The most dangerous governance failure is the one that does not generate a log event. SIEMs cannot detect what is not reported. Cryptographic attestation chains detect missing attestations because the chain has a gap where a receipt should exist.
SIEM + Attestation
SIEMs are valuable tools. The argument is not to replace them. The argument is to stop treating their output as governance proof. SIEMs should ingest attestation receipts alongside traditional logs. When they do, the SIEM can verify the cryptographic integrity of each receipt, detect gaps in the attestation chain, and alert on missing or invalid attestations — capabilities it cannot have with traditional logs.
Frequently Asked Questions
Why can't a SIEM prove governance integrity?

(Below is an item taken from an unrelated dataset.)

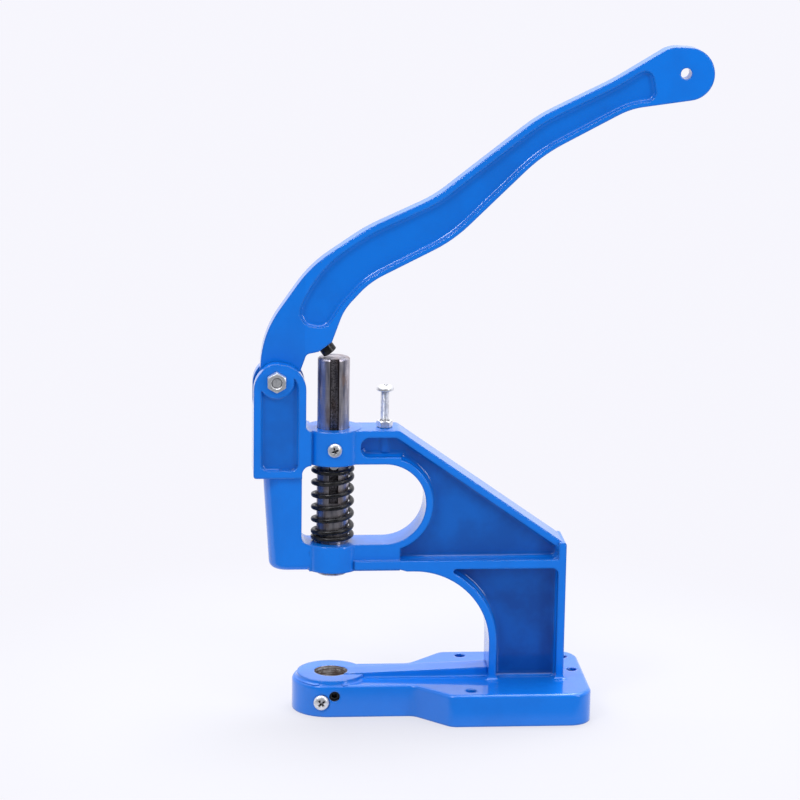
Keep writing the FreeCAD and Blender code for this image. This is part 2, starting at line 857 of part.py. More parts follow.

SIEMs ingest, aggregate, and correlate logs. They do not generate logs, verify accuracy, or prove completeness. If a source omits events, the SIEM has no mechanism to detect the omission. SIEMs observe self-reported data.
What is the difference between observability and proof?
Observability shows what systems report about their behavior (trust-dependent). Proof provides independently verifiable evidence that behavior occurred as stated (mathematically verified). Observability can be incomplete. Proof is structurally complete.
Can a SIEM detect log tampering?
Heuristically, by detecting anomalies in log flow patterns. Not cryptographically, because logs lack inherent integrity. SIEM tamper detection is pattern-based, not mathematical. Sophisticated tampering that preserves patterns is undetectable.
How does cryptographic attestation complement a SIEM?
SIEMs can ingest attestation receipts and verify their cryptographic integrity, detect chain gaps, and alert on missing attestations. This transforms the SIEM from a log aggregator into a verifier of cryptographic evidence.
Is monitoring a substitute for cryptographic verification?
No. Monitoring detects anomalies in reported behavior. Verification proves behavior occurred as attested. Monitoring misses silent failures. Verification detects any deviation. Monitoring is operational awareness. Verification is governance evidence.